It’s a stressful and sad time for our country.
But how stressful, how sad, and for how long?
We’re going to find that out in the next three years.
I think the market is rallying into the close of the quarter (so portfolio managers can keep the momentum going and look a little better at the end of Q1) and is trying to extend the bear market rally that began last Tuesday. We’ve made up a lot of ground in the past week, in a really short period of time.
The time elements involved here are breathtaking – we hit all time highs on the markets about a month and a half ago, we went into a bear market about twenty days ago, and we technically exited the bear market less than a week ago.
I say technically, as opposed to just saying “exited”, because the average bear market in prior market declines has lasted almost two years. (600+ days) We’ve been in this one less than a month.
A lot of pundits and “experts” are sounding the all clear now, saying it really is over and now we’re going to see a huge rally and the economy will roar immediately back. Maybe that ends up being the case.

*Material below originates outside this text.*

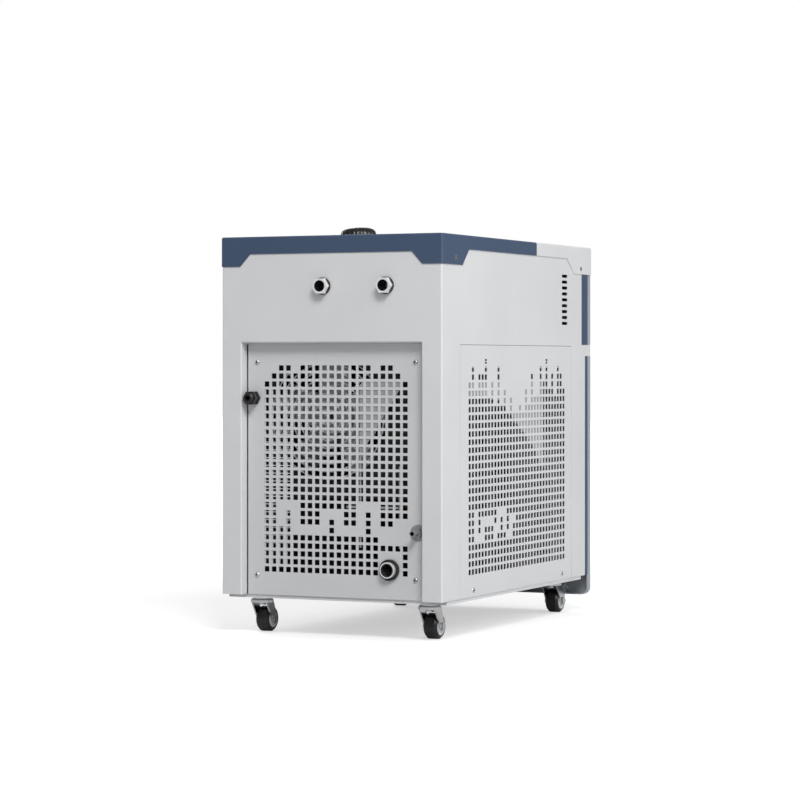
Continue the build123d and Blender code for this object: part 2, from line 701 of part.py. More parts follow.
# Electrical box on the base tray
box = span(-120.0, 60.0, wrap_front + 12, wrap_front + 70, pan_top, pan_top + box_height)
save("electrical_box", fillet(box.edges().filter_by(Axis.Z), 3))

# Swivel casters: stem, fork with its axle, wheel on its hub, and the brake pedals
plate_low, housing_top = caster_height - 3.1, caster_height - 3.4
fork_low = caster_height - housing_height
leg_inner, tyre_x = wheel_thick / 2 + 1.0, wheel_thick / 2
leg_outer = leg_inner + fork_sheet
axle_z, axle_radius = wheel_width / 2, 3.8
bore_radius = axle_radius + running_gap
housing_radius, head_low = 17.25, fork_low - 4.0
pedal_pin, pedal_ahead, pedal_z = 1.6, 24.5, caster_height - 11.5
hub_radius, hub_boss, tread_edge = 13.0, 7.0, 3.0
stems = []
for name, x, y in casters:
    braked = name.startswith("front")
    stem = [(0, head_low), (6.5, head_low), (6.5, head_low + 2), (stem_radius, head_low + 2)]
    stem += [(stem_radius, plate_low), (13.5, plate_low), (13.5, caster_height)]
    stem += [(stud_radius, caster_height), (stud_radius, caster_height + stud_height)]
    stem.append((0, caster_height + stud_height))
    stems.append(turned(stem, x, y, 0))
    race = stem_radius + running_gap
    housing = [(race, fork_low), (race, housing_top), (housing_radius - 2, housing_top)]
    housing += [(housing_radius, housing_top - 2), (housing_radius, fork_low)]
    fork = turned(housing, x, y, 0)
    hinge_y, wheel_y = y - pedal_ahead, y - caster_trail
    outline = [*(Pos(wheel_y, axle_z) * Circle(7)).edges()]
    outline.append(Line((y - 12, fork_low + 0.2), (y + 10, fork_low + 0.2)))
    if braked:
        outline += (Pos(hinge_y, pedal_z) * Circle(3.6)).edges()
    leg = make_hull(outline)
    for side in (-1, 1):
        fork += profile_x(leg, *sorted((x + side * leg_inner, x + side * leg_outer)))
    fork += rod_x(axle_radius, wheel_y, axle_z, x - leg_outer, x + leg_outer)
    head = RegularPolygon(5.4, 6, major_radius=False)
    for x0, x1 in ((x - leg_outer - 2.4, x - leg_outer), (x + leg_outer, x + leg_outer + 2.4)):
        fork += profile_x(Pos(wheel_y, axle_z) * head, x0, x1)
    if braked:
        fork -= rod_x(pedal_pin + running_gap, hinge_y, pedal_z, x - 20, x + 20)
    save(f"{name}_caster_fork", fork)
    seat = tyre_x - 3
    tread = [(hub_radius, -tyre_x), (axle_z - tread_edge, -tyre_x), (axle_z, tread_edge - tyre_x)]
    tread += [(axle_z, tyre_x - tread_edge), (axle_z - tread_edge, tyre_x), (hub_radius, tyre_x)]
    wheel_at = Pos(x, wheel_y, axle_z) * Rot(0, 90, 0)
    save(f"{name}_caster_tyre", wheel_at * turned(tread, 0, 0, 0))
    boss_x = tyre_x + 0.5
    hub = [(bore_radius, -boss_x), (hub_boss, -boss_x), (hub_boss + 1, -seat), (hub_radius, -seat)]
    hub += [(hub_radius, seat), (hub_boss + 1, seat), (hub_boss, boss_x), (bore_radius, boss_x)]
    save(f"{name}_caster_hub", wheel_at * turned(hub, 0, 0, 0))
    if braked:
        lever = polygon(
            (hinge_y + 3, pedal_z - 1.2), (hinge_y + 3, pedal_z + 2.4), (hinge_y - 6, pedal_z + 2.4),
            (hinge_y - 24, pedal_z - 3.5), (hinge_y - 23, pedal_z - 6.2), (hinge_y - 5, pedal_z - 1.8),
        )
        pedal = profile_x(lever, x - leg_inner + 0.5, x + leg_inner - 0.5)
        pedal += rod_x(pedal_pin, hinge_y, pedal_z, x - leg_outer, x + leg_outer)
        save(f"{name}_caster_brake", pedal)
save("caster_stems", *stems)
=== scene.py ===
import bpy
import bmesh
import json
import math
from mathutils import Matrix, Vector


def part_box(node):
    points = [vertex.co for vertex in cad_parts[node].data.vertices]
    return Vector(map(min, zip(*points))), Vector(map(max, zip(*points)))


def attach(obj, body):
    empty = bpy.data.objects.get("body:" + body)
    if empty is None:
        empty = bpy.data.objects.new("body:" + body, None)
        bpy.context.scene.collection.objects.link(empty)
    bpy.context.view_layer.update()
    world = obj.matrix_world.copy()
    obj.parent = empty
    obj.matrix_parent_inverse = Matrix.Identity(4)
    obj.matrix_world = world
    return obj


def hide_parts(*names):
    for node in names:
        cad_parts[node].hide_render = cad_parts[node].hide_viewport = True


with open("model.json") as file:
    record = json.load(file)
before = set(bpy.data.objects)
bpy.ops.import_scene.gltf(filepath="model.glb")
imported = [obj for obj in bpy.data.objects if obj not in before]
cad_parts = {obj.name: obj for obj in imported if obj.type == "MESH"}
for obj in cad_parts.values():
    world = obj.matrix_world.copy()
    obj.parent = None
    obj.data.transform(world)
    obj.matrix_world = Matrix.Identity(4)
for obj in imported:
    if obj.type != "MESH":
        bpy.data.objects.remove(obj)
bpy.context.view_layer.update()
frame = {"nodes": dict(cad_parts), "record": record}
nodes = frame["nodes"]
mm = 0.001

# Levels and faces of the cabinet, read from the frame
wrapLow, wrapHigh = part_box("cabinet_wrap")
grilleLow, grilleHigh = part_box("rear_grille")
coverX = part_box("rear_top_cover")[1].x
backY = wrapHigh.y
wrapX = wrapHigh.x
cabinetZ = wrapLow.z
recessY = grilleHigh.y


def newMaterial(name):
    material = bpy.data.materials.new(name)
    material.use_nodes = True
    tree = material.node_tree
    shader = tree.nodes["Principled BSDF"]
    coords = tree.nodes.new("ShaderNodeTexCoord")
    return material, tree, shader, coords.outputs["Object"]


def addNoise(tree, vector, scale, detail=3.0, rough=0.5):
    noise = tree.nodes.new("ShaderNodeTexNoise")
    noise.inputs["Scale"].default_value = scale
    noise.inputs["Detail"].default_value = detail
    noise.inputs["Roughness"].default_value = rough
    tree.links.new(vector, noise.inputs["Vector"])
    return noise.outputs["Fac"]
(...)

But I think it’s super arrogant to get out there with decisive calls at such an uncertain and unique period of time.
What we have been doing at our firm, as opposed to making wild predictions on assumptions rooted in bad or inadequate data, is putting about 20-40% of our clients “dry powder” cash back into the market.
We have 60-80% left to put to work, of uninvested capital, should this get back down to the lows, or even materially worse than that.

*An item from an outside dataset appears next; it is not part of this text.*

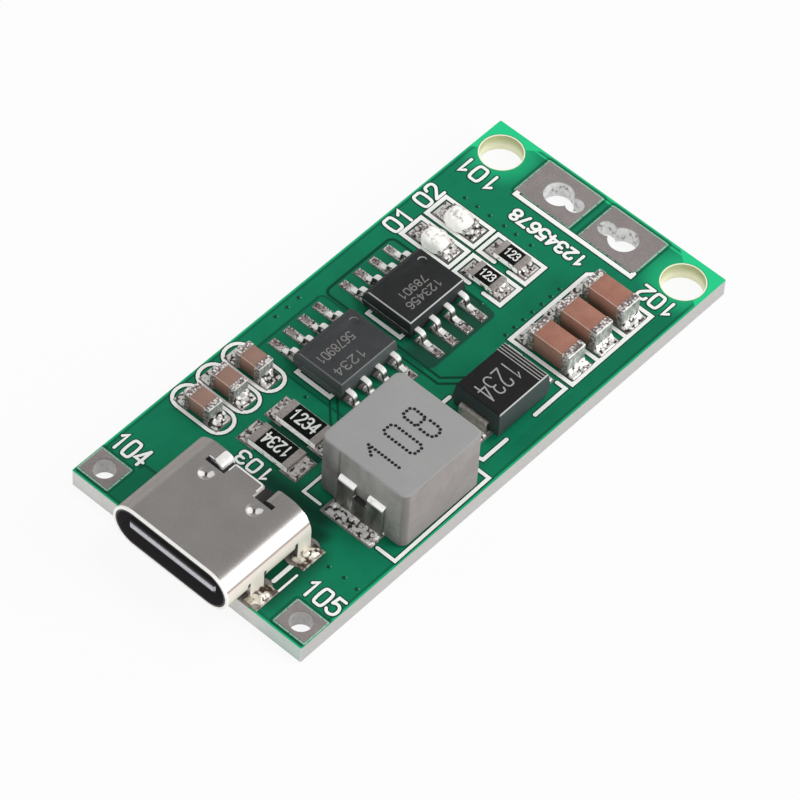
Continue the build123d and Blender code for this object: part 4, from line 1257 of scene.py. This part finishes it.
boxFigures = {  # in the same cell: (points, closed)
    "1": [([(0.02, 0.72), (0.34, 0.98), (0.34, 0)], False)],
    "0": [([(0.12, 1), (0.48, 1), (0.6, 0.9), (0.6, 0.1), (0.48, 0), (0.12, 0), (0, 0.1), (0, 0.9)], True)],
    "8": [([(0.12, 1), (0.48, 1), (0.6, 0.9), (0.58, 0.53), (0, 0.53), (0, 0.9)], True),
          ([(0, 0.4), (0, 0.1), (0.12, 0), (0.48, 0), (0.6, 0.1), (0.6, 0.4)], False)],
}
inductorDots = {
    "cells": [("1", -8.22), ("0", -6.52), ("8", -4.88)],  # figure and its place y
    "x": 5.47,
    "width": 0.86,
    "height": 2.4,
    "spacing": 0.27,
    "radius": 0.11,
    "level": blockSpec["top"],
}


# Dots at an even spacing along each path of the figures; a figure's up is the board's left
def dottedMark(spec):
    centres = []
    for text, y in spec["cells"]:
        for points, closed in boxFigures[text]:
            points = np.array(points + points[:1] if closed else points)
            across = spec["x"] - (points[:, 1] - 0.5) * spec["height"]
            rear = y + (points[:, 0] / 0.6 - 0.5) * spec["width"]
            steps = np.hypot(np.diff(across), np.diff(rear))
            steps = np.concatenate([[0], np.cumsum(steps)])
            at = np.linspace(0, steps[-1], round(steps[-1] / spec["spacing"]) + 1)[: -1 if closed else None]
            centres.append(np.stack([np.interp(at, steps, across), np.interp(at, steps, rear)], 1))
    parts = [dots(row, spec["radius"], spec["level"] - 0.004, spec["level"] + 0.01, 8) for row in centres]
    addMesh("inductor_mark", layered(parts), blackMark, False)


dottedMark(inductorDots)
print("print and marks made")

# Camera, floor and light
view = {
    "place": (0.112085, -0.138187, 0.228237),
    "right": (0.7392, 0.6722, 0.0429),
    "up": (-0.5516, 0.5676, 0.6112),
    "lens": 221.65,
}


def setCamera(spec):
    camera = bpy.data.cameras.new("viewCamera")
    camera.lens = spec["lens"]
    camera.sensor_width = 36
    camera.clip_start, camera.clip_end = 0.01, 10
    holder = newObject("viewCamera", camera)
    acrossAxis = Vector(spec["right"]).normalized()
    upAxis = Vector(spec["up"])
    upAxis = (upAxis - acrossAxis * upAxis.dot(acrossAxis)).normalized()
    turn = Matrix((acrossAxis, upAxis, acrossAxis.cross(upAxis))).transposed().to_4x4()
    holder.matrix_world = Matrix.Translation(spec["place"]) @ turn
    bpy.context.scene.camera = holder


setCamera(view)
lamps = [  # name, place, aimed at, width, height, power, colour
    ("sideBox", (0.40, 0.22, 0.19), (0, 0, 0.004), 0.26, 0.2, 0.97, (1.0, 0.985, 0.965)),
    ("topBox", (0.16, 0.2, 0.55), (0, 0, 0), 0.2, 0.2, 0.75, (1, 1, 1)),
]
for name, place, aim, width, height, power, colour in lamps:
    light = bpy.data.lights.new(name, "AREA")
    light.shape, light.size, light.size_y = "RECTANGLE", width, height
    light.energy, light.color = power, colour
    lamp = newObject(name, light)
    lamp.location = place
    lamp.visible_glossy = name == "sideBox"
    lamp.rotation_euler = (Vector(aim) - Vector(place)).to_track_quat("-Z", "Y").to_euler()


# The room as it lights the part, as metal mirrors it (dark overhead and on the left, white low down) and as
# the camera sees it
def setWorld(ambient, overhead, horizon):
    world = bpy.data.worlds.new("studio")
    bpy.context.scene.world = world
    world.use_nodes = True
    world.cycles.sampling_method = "NONE"
    world.node_tree.nodes.clear()
    room = NodeMaker(world.node_tree)
    camera, glossy, transmission = room.rays()
    x, _, z = room.parts(room.node("TexCoord", {}, {}, "Generated"))
    aside = x.math("MULTIPLY_ADD", -0.5, z)
    settings = {"interpolation_type": "SMOOTHSTEP"}
    mirrored = room.node("MapRange", settings, [aside, 0.3, 0.5, horizon, overhead])
    strength = room.node("Mix", {}, {0: glossy, 2: ambient, 3: mirrored})
    lit = room.node("Background", {}, [(1, 1, 1, 1), strength])
    white = room.node("Background", {}, [(1, 1, 1, 1), 1.0])
    both = room.node("MixShader", {}, [camera.high(transmission), lit, white])
    room.node("OutputWorld", {}, [both], None)


setWorld(ambient=0.61, overhead=0.27, horizon=1.15)


def layFloor(size, share):
    mesh = bpy.data.meshes.new("floor")
    corners = [(-size, -size, 0), (size, -size, 0), (size, size, 0), (-size, size, 0)]
    mesh.from_pydata(corners, [], [(0, 1, 2, 3)])
    floor = newObject("floor", mesh)
    floor.location.z = -0.00002
    paper = Finish("paleFloor", base_color=(0.88, 0.88, 0.88, 1), roughness=1.0, specular=0.0)
    camera, glossy, transmission = paper.rays()
    direct = camera.high(glossy).high(transmission)
    white = paper.node("Emission", {}, {"Color": (1, 1, 1, 1), "Strength": 1.0})
    paint = Wire(paper, paper.shader.outputs[0])
    both = paper.node("MixShader", {}, [direct * share, paint, white])
    paper.tree.links.new(both.socket, paper.tree.nodes["Material Output"].inputs["Surface"])
    paper.material.cycles.emission_sampling = "NONE"
    mesh.materials.append(paper.material)


layFloor(1.5, 0.9)
bpy.context.scene.view_settings.view_transform = "Standard"
print("camera and light set")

A fall in the S&P 500 similar to 2000-2002 would take the market to 1850 or so. A fall similar to 2007-2009 would take the market back to around 1500 on the S&P 500. What is the “E” in “PE” going to look like a year from now? What will the market bottom at?
I have no idea, but if you could tell me what the “E” looks like, I would have a lot better guess. But that’s all it would be is a guess. 2600 or so on the S&P 500 is a meaningful drop from the all-time high of 3393, but it’s nowhere near what past bear markets have resulted in, in terms of a fall.
The best advice I can give a serious investor, as opposed to a speculator, gambler, or hope-filled guesser, is to keep plenty of cash around for emergencies, and only invest money you won’t need for several years, and to invest that money slowly into the stock market, on days and weeks and months of weak prices, at prices relatively AND absolutely attractive.
And to keep your head, as Rudyard Kipling’s poem “If” advises. Stay calm when all those around you are losing their heads, or retreating into isolation, or depression, or despair.
And feel confident from these levels or lower levels, the odds the stock market will be higher in five, ten or fifteen years isn’t 100%, but it’s very close to that. Anything more than that statement is complete guesswork.
Our country will navigate this mess with excellence, but not overnight. Whether it’s Main Street, Wall Street, human health, or a combination of some or all three, this is going to take some time. So settle in, work hard, keep your head down, and make sound, wise decisions. One day at a time.
A note about the geopolitics of all of this…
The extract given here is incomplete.